Quella figura che sembra poggiare sull'incudine è un simbolo che non può lasciare indifferenti, a cominciare dalla posizione. Il suo protendersi in avanti, restando in qualche modo ancorato alle radici, è il segno di una volontà di cambiamento che resta nei sogni più che sconfinare nella realtà. Sogni che appartengono a tutti e che rendono la vita meno difficile, solo quando sono sostenuti dalla speranza di una metamorfosi che pure qualche volta è possibile. Sogni che, talvolta, si interrompono all'improvviso e contro la nostra volontà lasciando un vuoto angosciante nel quale è facile smarrirsi.
Come sembra smarrirsi lo sguardo attonito ma deciso - di chi ha in mano i ferri del mestiere come l'antico gladiatore impugnava la spada. Caragli, con la sua opera, riesce a cogliere una speranza. È tutta nella perfezione di una sfera che è al centro del (suo) mondo, attorno alla quale ruota un universo pronto a vivere di luce propria anche quando tutto intorno è avvolto dalle tenebre. In quella sfera si manifesta un equilibrio interiore basato su esperienze fondanti e assolutamente necessarie nel nostro mondo, in cui non esiste più tradizione e siamo soggetti a continui cambiamenti che non sempre riusciamo a controllare.

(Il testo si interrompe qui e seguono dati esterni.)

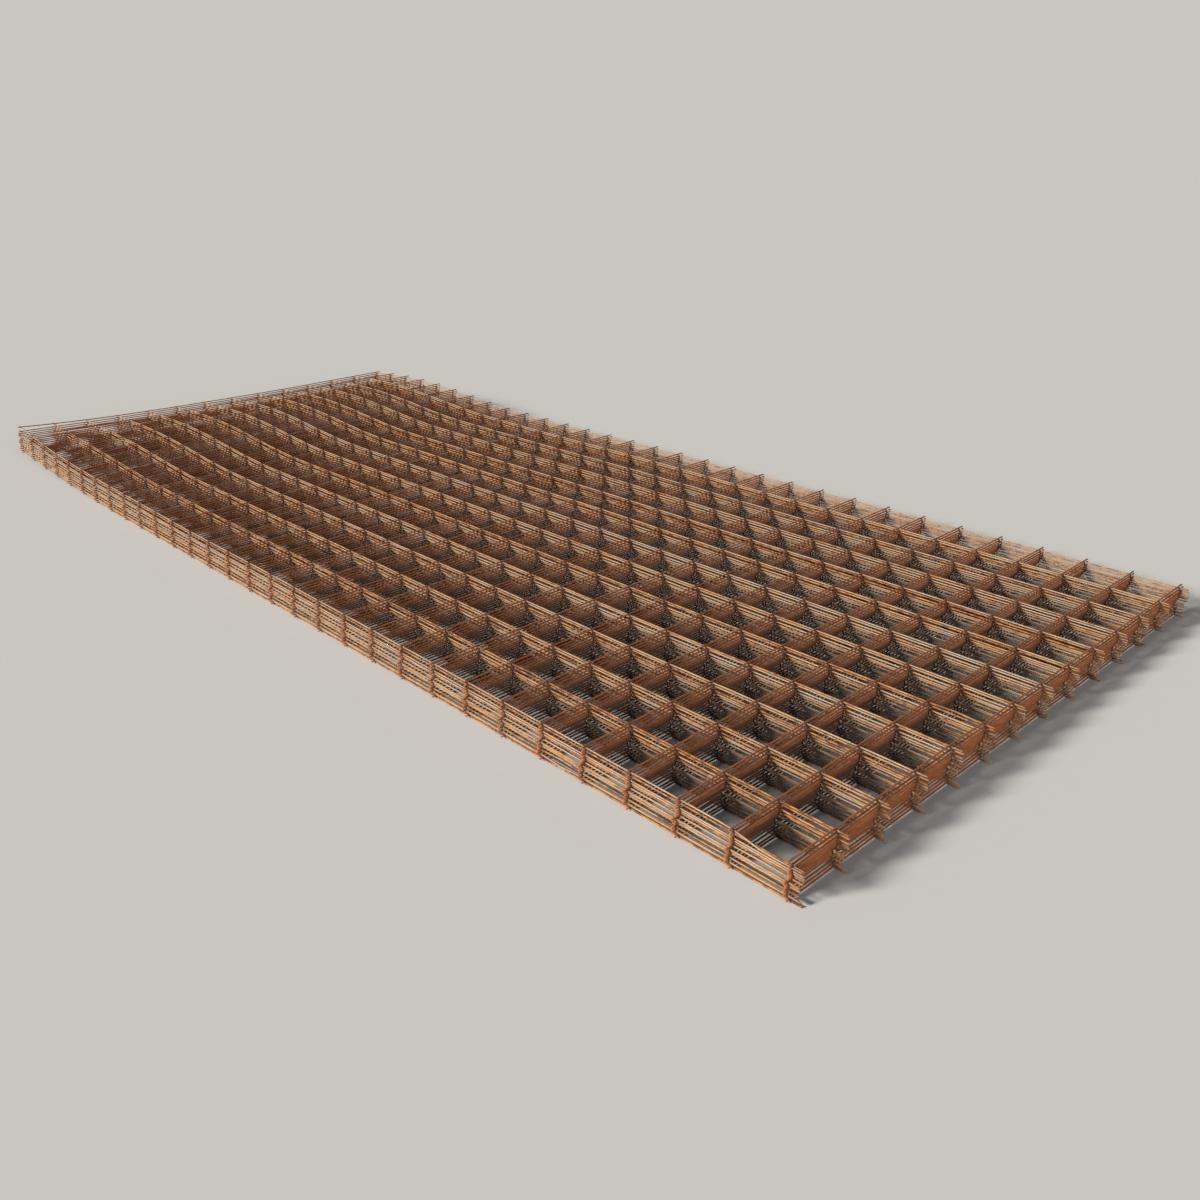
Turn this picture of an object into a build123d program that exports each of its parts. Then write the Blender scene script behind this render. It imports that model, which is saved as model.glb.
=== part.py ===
from build123d import *
import math
import os

# A stack of flat welded reinforcing mesh sheets, lying on the ground with one short end turned up.
#
# Every sheet is 14 long wires with 31 cross wires welded on top of them, in a square mesh. A wire is an
# eight-sided bar whose flats face up, down and sideways, so that the sheets rest flat on each other.
# A sheet is written as two nodes that meet face to face: its flat run, and the end that is turned up.
# +X runs along the long wires, away from the turned-up end, +Y along the cross wires and +Z up.
# The origin is on the ground, under the middle of the stack.

# ---- Driving dimensions, in millimetres ----
wire = 4.0  # wire diameter, across the flats
wire_sides = 8  # with a flat facing up, down and to each side
set_down = 0.8  # depth that the welding presses a cross wire into a long wire
mesh = 150.0  # spacing of the wires, both ways
long_wires = 14
cross_wires = 31
end_overhang = 30.0  # long wire past the outermost cross wire
near_overhang = 13.0  # cross wire past the long wire at the -Y edge
far_overhang = 27.0  # cross wire past the long wire at the +Y edge
sheets = 13
rest_gap = 0.1  # air between a sheet and the one that it rests on
turned_up = 800.0  # how much of the lowest sheet's length curves upwards
bend_radius = 4900.0  # of the curve, to the underside of the lowest sheet
end_scatter = 5.0  # how far a sheet lies off the others, lengthways
end_wave = 0.62  # radians of that scatter's slow wave from one sheet to the next
end_phase = 2.2  # where the lowest sheet lies on that wave
side_scatter = 4.0  # how far a sheet lies off the others, sideways
side_wave = 1.7  # radians of that scatter's wave from one sheet to the next
side_phase = 1.1  # where the lowest sheet lies on it
stack_lean = 6.0  # how far the top sheet lies further back than the lowest

# ---- What follows from them ----
sheet_height = 2 * wire - set_down
stack_pitch = sheet_height + rest_gap
weld_rise = wire - set_down  # from a long wire's centre to a cross wire's
long_wire_length = (cross_wires - 1) * mesh + 2 * end_overhang
cross_wire_length = (long_wires - 1) * mesh + near_overhang + far_overhang
long_middle = (near_overhang - far_overhang) / 2  # of the long wires, off the middle of the cross wires

# The node of the turned-up end takes as many cross wires as it needs to hold the whole bend, and the
# joint with the flat run lies half a mesh past the last of them.
end_cross_wires = math.ceil((turned_up + end_scatter - end_overhang) / mesh + 0.5)
end_length = (end_cross_wires - 0.5) * mesh + end_overhang
run_length = long_wire_length - end_length
run_cross_wires = cross_wires - end_cross_wires
flat_up = 180 / wire_sides  # turns a wire's outline until a flat faces up


def centred(places):
    """The same places, moved together until they reach as far to one side of 0 as to the other."""
    middle = (max(places) + min(places)) / 2
    return [place - middle for place in places]


def bend_angle(sheet, scatter):
    """The angle in degrees that a sheet's end turns through, from its wires' length past the bend."""
    neutral_radius = bend_radius - sheet * stack_pitch - wire / 2
    return math.degrees((turned_up - scatter) / neutral_radius)


def tip_reach(sheet, scatter):
    """How far a turned-up tip lies past the start of the bend, measured level at its underside."""
    radius = bend_radius - sheet * stack_pitch
    return radius * math.sin(math.radians(bend_angle(sheet, scatter)))


# The sheets were dropped on each other by hand: each lies a little off the one below.
lengthways = centred([end_scatter * math.sin(end_wave * k + end_phase) for k in range(sheets)])
sideways = centred([
    stack_lean * k / (sheets - 1) + side_scatter * math.sin(side_wave * k + side_phase)
    for k in range(sheets)
])

# The bend starts at one place for the whole stack, where the middle of its length comes to the origin.
straight_length = long_wire_length - turned_up
farthest_tip = max(tip_reach(k, lengthways[k]) for k in range(sheets))
farthest_square_end = straight_length + max(lengthways)
bend_start = (farthest_tip - farthest_square_end) / 2
joint = bend_start + straight_length - run_length  # where the two nodes of an unscattered sheet meet


def wire_section():
    """One wire's eight-sided outline."""
    RegularPolygon(radius=wire / 2, side_count=wire_sides, major_radius=False, rotation=flat_up)


def long_wire_sections(x, z):
    """The outlines of all long wires, side by side, on an upright plane across the stack."""
    with BuildSketch(Plane(origin=(x, long_middle, z), x_dir=(0, 1, 0), z_dir=(1, 0, 0))) as sections:
        with GridLocations(mesh, mesh, long_wires, 1):
            wire_section()
    return sections.sketch


# ---- The flat run of a sheet, its joint with the end at X = 0 and its underside at Z = 0 ----
with BuildPart() as flat_run:
    extrude(long_wire_sections(0, wire / 2), amount=run_length)
    first_cross = mesh / 2
    with BuildSketch(Plane.XZ.offset(-cross_wire_length / 2)):
        with Locations((first_cross + (run_cross_wires - 1) * mesh / 2, wire / 2 + weld_rise)):
            with GridLocations(mesh, mesh, run_cross_wires, 1):
                wire_section()
    extrude(amount=cross_wire_length)


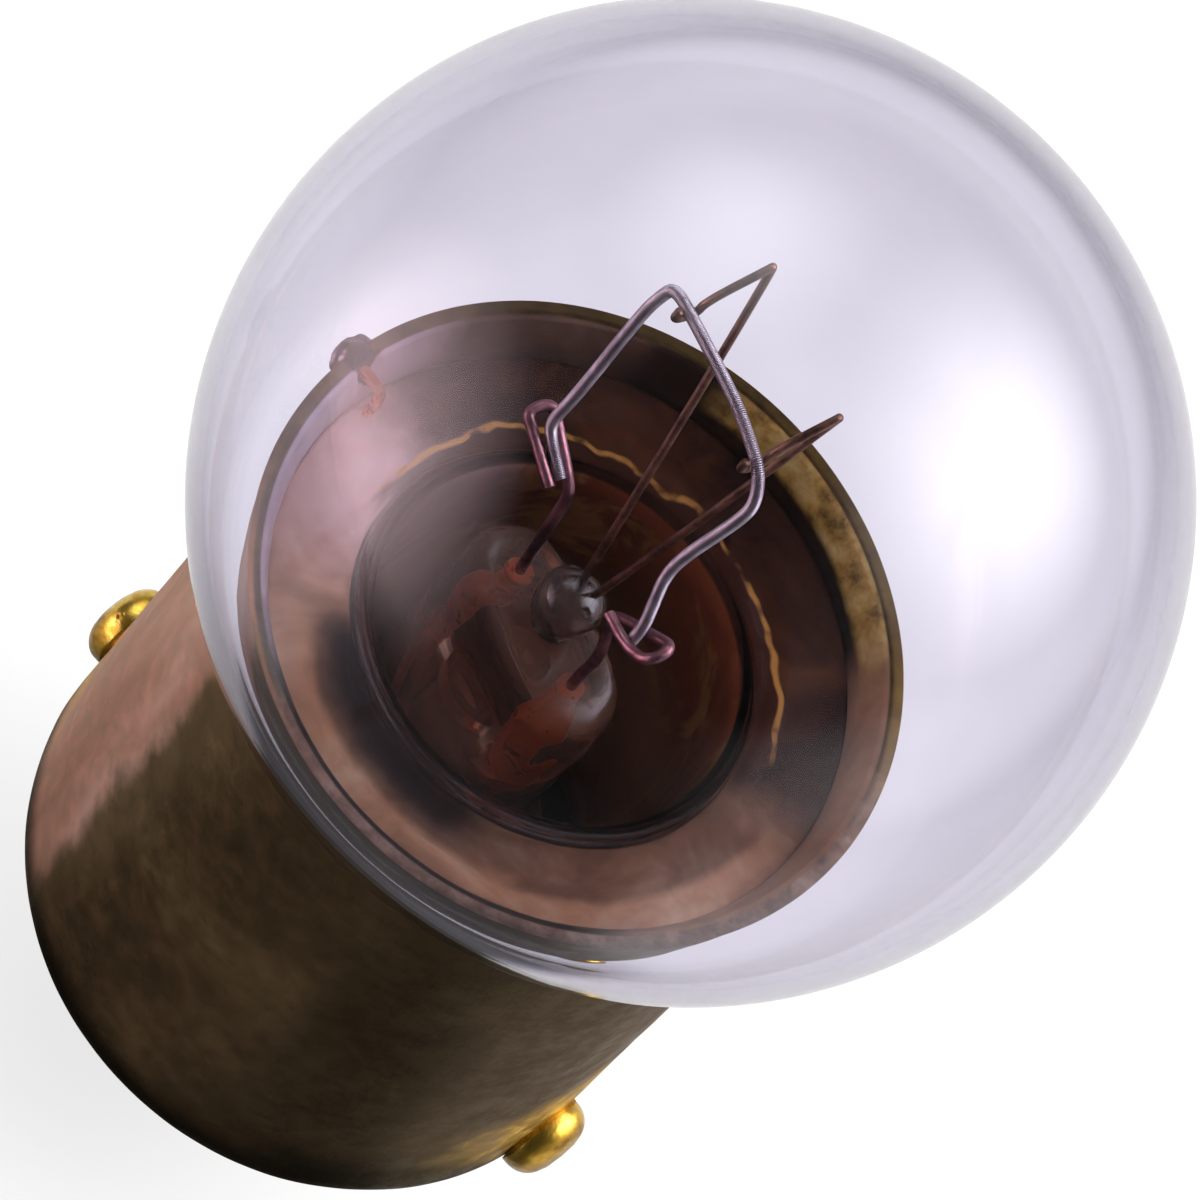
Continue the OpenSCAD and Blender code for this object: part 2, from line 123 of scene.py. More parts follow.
# %% [markdown]
# An outline is made of arcs and straight stretches, so each of them has a helper that gives its points.
# The soft step is for shapes that turn into one another without a crease.

# %% Arcs, straight stretches and a soft step
def arc(centre, r, a0, a1, step=2.0):
    count = max(1, math.ceil(abs(a1 - a0) / step))
    turns = [math.radians(a0 + (a1 - a0) * i / count) for i in range(count + 1)]
    return [(centre[0] + r * math.cos(a), centre[1] + r * math.sin(a)) for a in turns]


def between(a, b, count):
    """Points on the straight line from a to b, without b."""
    return [(a[0] + (b[0] - a[0]) * i / count, a[1] + (b[1] - a[1]) * i / count) for i in range(count)]


def ease(value, low, high):
    """0 below low, 1 above high, and a soft step between."""
    x = min(1, max(0, (value - low) / (high - low)))
    return x * x * (3 - 2 * x)


print("points in a quarter circle:", len(arc((0, 0), 1, 0, 90)))

# %% [markdown]
# ## Writing a material as a small recipe
# A real surface is never one colour. Each recipe starts from noise, turns it into a colour with a ramp,
# and uses other noise for the gloss and for small bumps. Wiring such nodes by hand is slow,
# so short helpers do it. Colours are written as they are seen, and turned into light values here.

# %% Colours and nodes
def linear(r, g, b):
    """A colour as it is seen, 0 to 255, as the light values that the shader works in."""
    shares = (r / 255, g / 255, b / 255)
    return tuple(c / 12.92 if c <= 0.04045 else ((c + 0.055) / 1.055) ** 2.4 for c in shares) + (1,)


def grey(level):
    return (level, level, level, 1)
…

Tutto intorno, le mani dell'Artista plasmano la figura umana quasi con sofferenza, facendo emergere particolari che la rendono viva: quasi come si muovesse in un mondo tutto suo, ma che appartiene a tutti. Un'opera d'arte che - nella sua crudezza -ha qualcosa di spirituale che Caragli trasmette partendo da una tragedia per arrivare a una speranza.


Antonio Caragli, nasce a Oria (Br) il 25 novembre 1968, dove vive ed opera. Si avvicina alla scultura studiando i grandi del '500 e del '900 italiano. L'uomo e soprattutto lo scultore che con pazienza infinita, si prodiga a dirozzare i diversi materiali, (legno, pietra, argilla, gesso, ferro e bronzo) elevandolo ad opere d'arte facendo emergere alla ratio del suo discorso plastico, l'uomo e il suo vissuto. Forte di un'autonomia intellettuale già raggiunta, è considerato tra i più significativi artisti di ultima generazione. E' presente da oltre quindici anni nel panorama artistico, partecipando a mostre e ad eventi nazionali, riscuotendo notevole successo di pubblico e critica. Le sue opere si trovano in collezioni pubbliche e private, molte delle quali rivolte al sacro.